In 2021, she had a group exhibition in Toronto, Ontario. You can find her art in numerous private and corporate collections.
In my work, I experiment with ideas, colour and texture. I seek to investigate the themes of memory, relationships and the passage of time. I cut and compose mostly small to medium sized collages using a combination of abandoned vintage photographs, old handwritten letters, decorative paper, everyday artifacts, watercolour and acrylic paint. My abstract paintings combine colours, molding medium and expressive palette knife strokes. Each discipline allows me to tackle similar themes but from a different lens; my collages allow me to explore in an up close and more concrete way and my paintings allow for more distance and abstraction, combining the micro and macro.
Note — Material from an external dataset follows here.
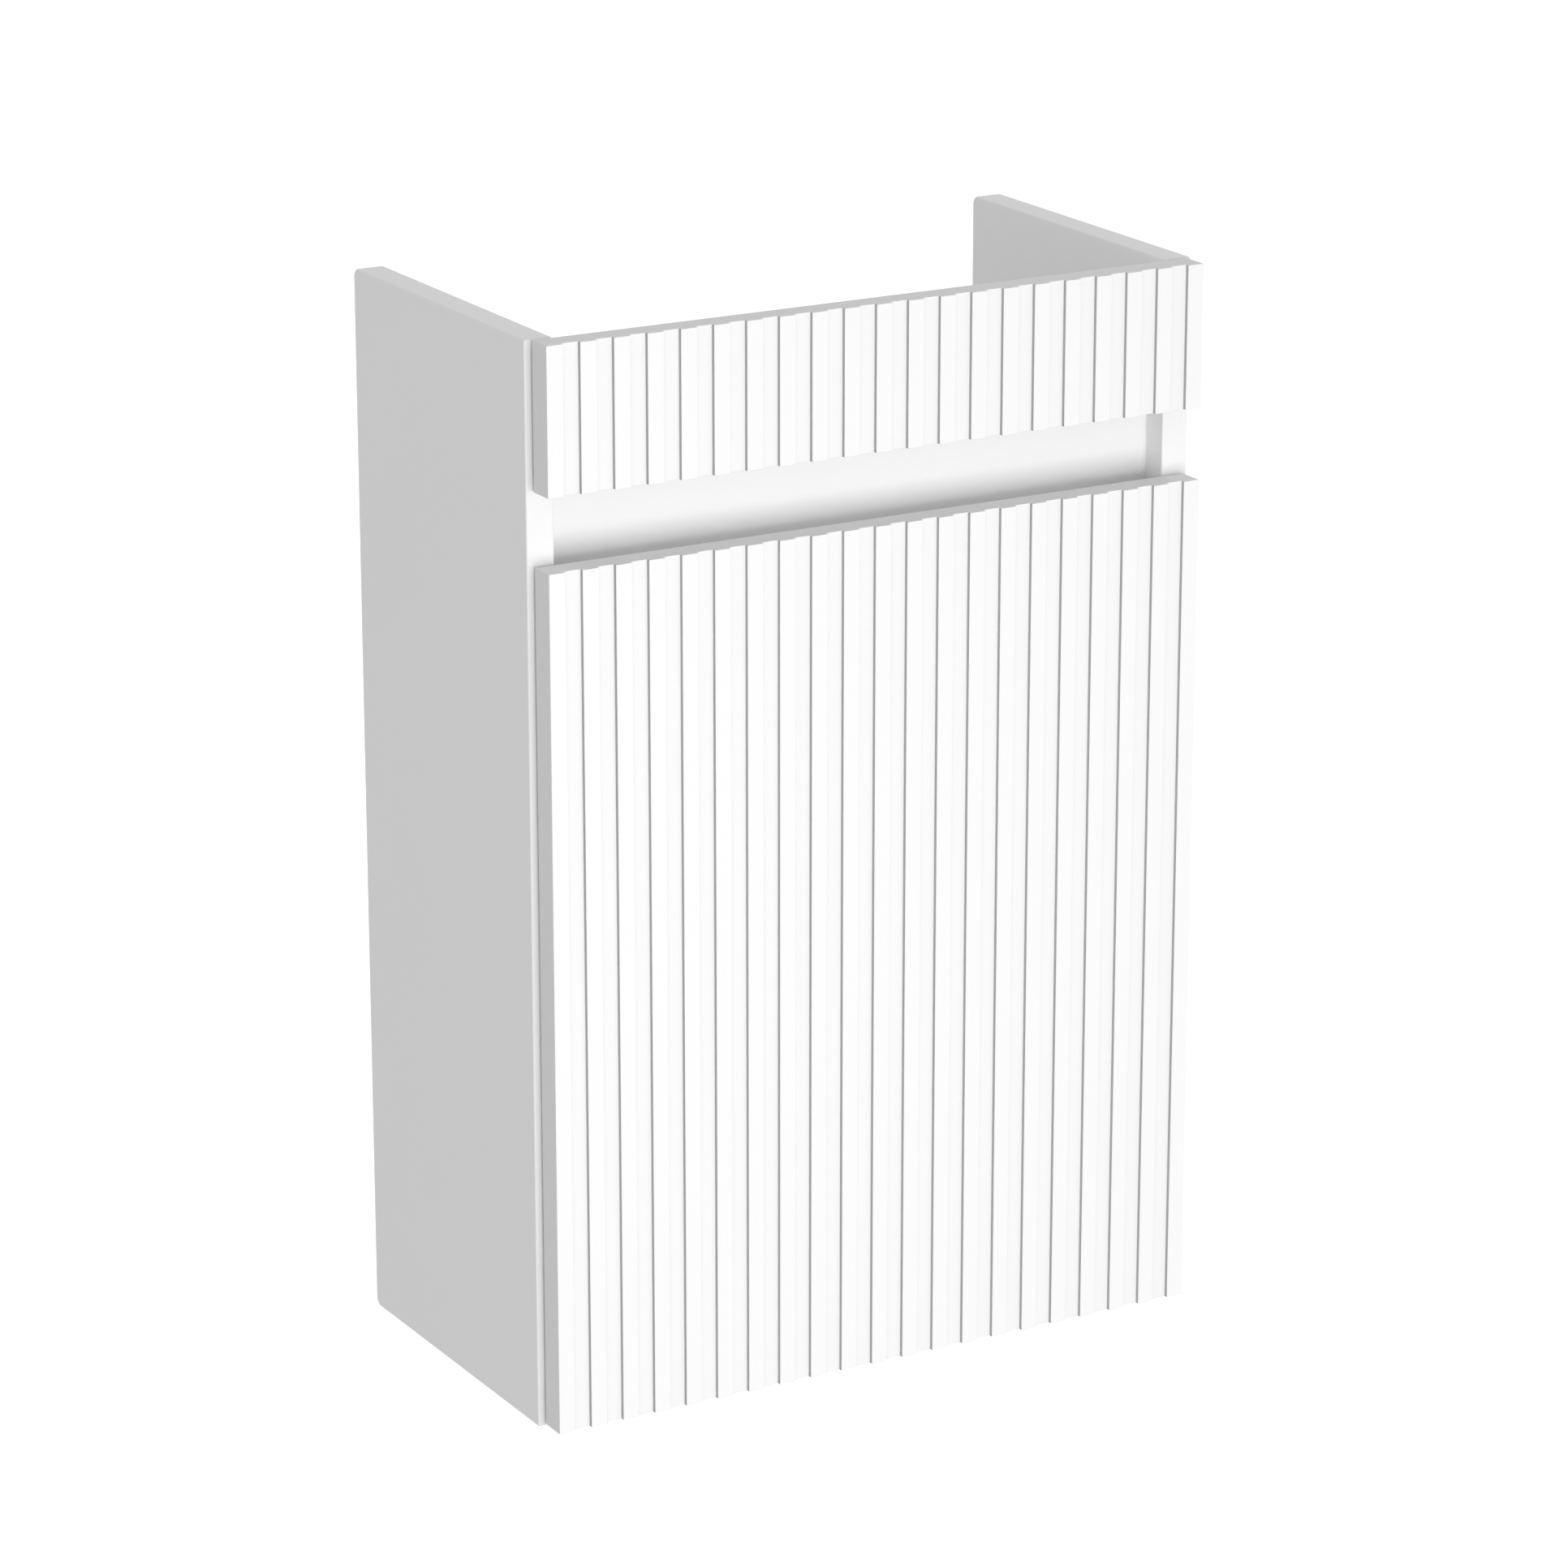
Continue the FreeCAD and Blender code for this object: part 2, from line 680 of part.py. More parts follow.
def hinge_cup(height):
    mouth = hinge_point(cup_middle, 0, height)
    inward = back * -1
    screw_x = cup_middle + cup_screw_offset
    screw_heights = cup_screw_heights(height)
    body = rod(mouth, inward, cup_depth, cup_radius)
    body = body.fuse(rod(mouth, back, flange_thickness, cup_radius + flange_lip))
    body = body.fuse(hinge_box(screw_x - flange_wing_radius, screw_x + flange_wing_radius,
                               0, flange_thickness, *screw_heights))
    for place in screw_heights:
        body = body.fuse(rod(hinge_point(screw_x, 0, place), back, flange_thickness, flange_wing_radius))
    floor = cup_wall - cup_depth
    hollow = rod(hinge_point(cup_middle, floor, height), back, cup_depth + overrun, cup_radius - cup_wall)
    body = body.cut(hollow)
    ear_back = max(deep_cup_pivot[0], outer_cup_pivot[0]) + ear_eye_radius
    ear_front = min(deep_cup_pivot[0], outer_cup_pivot[0]) - ear_eye_radius
    for z0, z1 in layers(ear_low, ear_high, height):
        ear = capsule(deep_cup_pivot, outer_cup_pivot, ear_eye_radius, z0, z1)
        foot = hinge_box(ear_front, ear_back, floor - cup_wall / 2, deep_cup_pivot[1], z0, z1)
        body = body.fuse(ear).fuse(foot)
    half_notch = outer_cheek_high + layer_gap
    cutters = [hinge_box(0, cup_edge_distance + cup_radius / 2, -flange_notch_depth, overrun,
                         height - half_notch, height + half_notch)]
    for pivot in (deep_cup_pivot, outer_cup_pivot):
        cutters.append(disc(pivot, pin_radius + pin_play, height - arm_outside, height + arm_outside))
    for place in screw_heights:
        start = hinge_point(screw_x, -overrun, place)
        cutters.append(rod(start, back, 2 * overrun, cup_screw_radius + close_fit))
    return cut_all(body, cutters).removeSplitter()


def cup_cutters(height):
    # Bore and pilot holes in the back of the door
    inward = back * -1
    cutters = [rod(hinge_point(cup_middle, overrun, height), inward,
                   overrun + cup_depth + cup_bore_room, cup_radius + close_fit)]
    for place in cup_screw_heights(height):
        start = hinge_point(cup_middle + cup_screw_offset, overrun, place)
        cutters.append(rod(start, inward, overrun + cup_screw_length, cup_screw_radius + close_fit))
    return cutters


def cup_screws(height):
    seats = [hinge_point(cup_middle + cup_screw_offset, flange_thickness, place)
             for place in cup_screw_heights(height)]
    return [screw(seat, back * -1, cup_screw_head_radius, cup_screw_head_height,
                  cup_screw_radius, cup_screw_length) for seat in seats]


def cup_pins(height):
    pins = [disc(deep_cup_pivot, pin_radius, height - ear_high, height + ear_high)]
    for z0, z1 in layers(outer_cheek_low, ear_high, height):
        pins.append(disc(outer_cup_pivot, pin_radius, z0, z1))
    return pins


def arm_pins(height):
    return [disc(pivot, pin_radius, height - arm_outside, height + arm_outside)
            for pivot in (deep_arm_pivot, outer_arm_pivot)]


def arm_profile(low_room, top_wall):
    low = side_inner + arm_low - low_room
    top = side_inner + arm_top - top_wall
    tip_x, tip_y = outer_arm_pivot
    return [(tip_x - arm_tip_radius - low_room, tip_y), (tip_x + arm_tip_radius - top_wall, tip_y),
            (top, arm_bend), (top, arm_length), (low, arm_length), (low, arm_bend)]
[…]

My work is always intuitive. I play around till I land on something that feels right, allowing my unconscious to lead the process. I am influenced by abstract expressionism and the automatism movement. I never have an idea of what exactly I'm going to make, the piece unfolds as I work. I’m going for a certain feel but I don't know it until I'm there.
I hope to evoke emotion, to stir feelings of wistfulness, reflection on relationships and the layers of a life lived. My wish is for viewers to make a connection to the felt sense of time passing and to their own memories.